Cet article date de plus d'onze ans.

Les écologistes dans la majorité : six mois d'interrogations

Vendredi matin, Jean-Vincent Placé, sénateur d'Europe Ecologie-Les Verts, s'est interrogé sur le maintien des écologistes au gouvernement, avant d'atténuer ses propos.
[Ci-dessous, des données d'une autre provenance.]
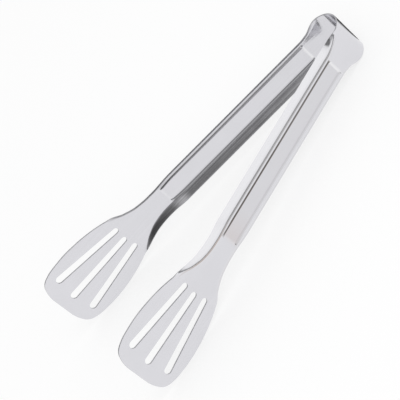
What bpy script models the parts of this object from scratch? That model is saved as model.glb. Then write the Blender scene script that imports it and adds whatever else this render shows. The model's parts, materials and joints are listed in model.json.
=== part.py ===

Et pourtant, depuis six mois, la question de la difficile existence des écologistes au sein de la majorité semble récurrente.
Article rédigé par Clara Beaudoux
Radio France
Publié Mis à jour
Temps de lecture : 6 min
  (Maxppp)

Comment concilier coalition et convictions ? La
question se pose régulièrement depuis six mois, depuis qu'Europe Ecologie-Les
Verts (EELV) possède un groupe à l'Assemblée nationale, un groupe au Sénat, une
ministre du Logement (Cécile Duflot) et un ministre délégué au Développement
(Pascal Canfin).

Dernier évènement en date : vendredi matin,
Jean-Vincent Placé a indiqué sur Radio Classique que de plus en plus d'écologistes
s'interrogeaient sur leur présence au gouvernement. Hasard du calendrier : c'est ce jour-là que l'hebdomadaire Marianne publie des propos de François Hollande jugeant "possible " mais "pas souhaitable " un départ des écologistes du gouvernement.

"Je n'ai jamais indiqué que nous sortirions demain du gouvernement" (Jean-Vincent Placé)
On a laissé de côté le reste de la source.